There are also some outstanding questions about this election that will only be answered slowly as people dig into the data, and the pollsters will be frantic to do so in finding out why they got it so wrong.

Certainly the rule of thumb that had stood for several election cycles – that the polls always undercount the GOP vote – proved not to be true in most places. Those polls that showed the Democrats as being competitive in the last week were largely dismissed (certainly by me) as being desperate influencer polls, but they turned out to not be as far from the truth of the election as expected. It’s going to be interesting to see which polls now go up (and down) the accuracy rankings.

The ever-growing problem of landlines being substituted for cell phones continues to grow as Gen Z mature to voting age. I’ve not seen any pollster who has solved that problem, and while exit polls are untrustworthy the following should get the GOP’s attention;

CNN Exit poll showed:

GOP +13 for age 65 and older
GOP +11 for age 45-64
Dem +2 for age 30-44
Dem +28 for age 18 to 29 (Generation Z, my kids)

Sure, it’s an exit poll – and it’s from CNN – so adjust for lots of bullshit.

So where does this leave the Democrats and the GOP? Both have problems in the near future.

The Democrat’s immediate problems being what to do with Biden (who will be taking these results as approval) and the economic problems of inflation, energy costs, and interest rates that are not getting better. Even with a GOP House and Senate, voters still hold the President responsible. As far as violent crime goes that’s a problem at State and City level, it is also growing worse, and although the likes of Governor Horchul and company escaped this time it won’t go away – and they have no answers to it that won’t piss off their progressive base.

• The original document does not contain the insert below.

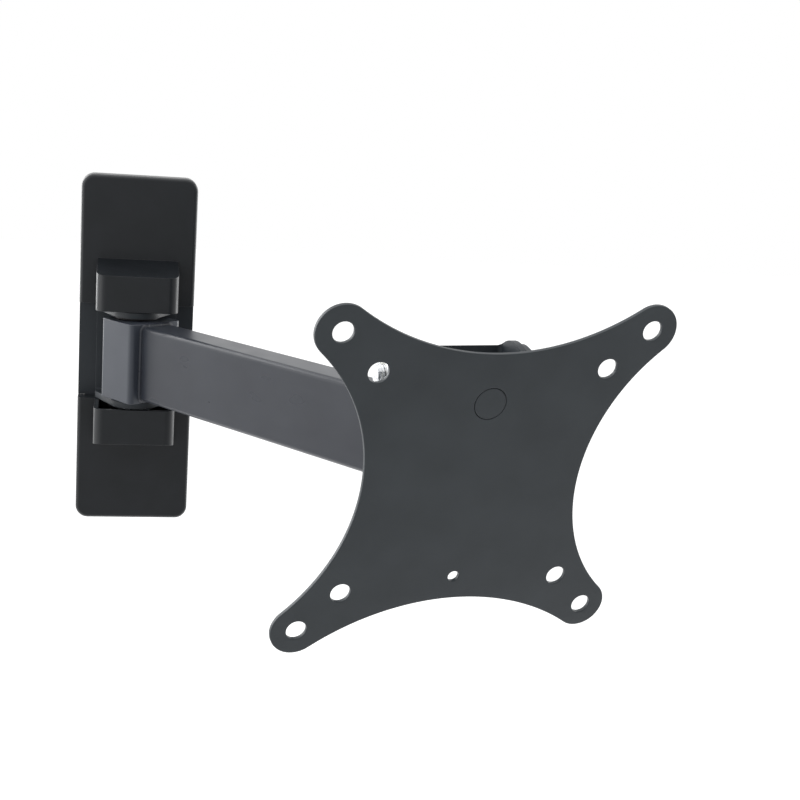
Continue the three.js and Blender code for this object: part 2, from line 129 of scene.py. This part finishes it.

For the GOP, although they have other longer term problems too (see Gen Z above), plus this:

Thirty seven point difference? The Democrat Party has become the Husband of Last Resort for Unmarriageable Women, and I don’t know what appeals the GOP could possibly make to them that would not burn off the voters they have now. Probably better to focus on peeling away from the Democrats unmarried men as well married men and woman – a process the Democrats are doing by themselves.

But for the GOP there’s just one question for the immediate future : what to do about Trump in 2024?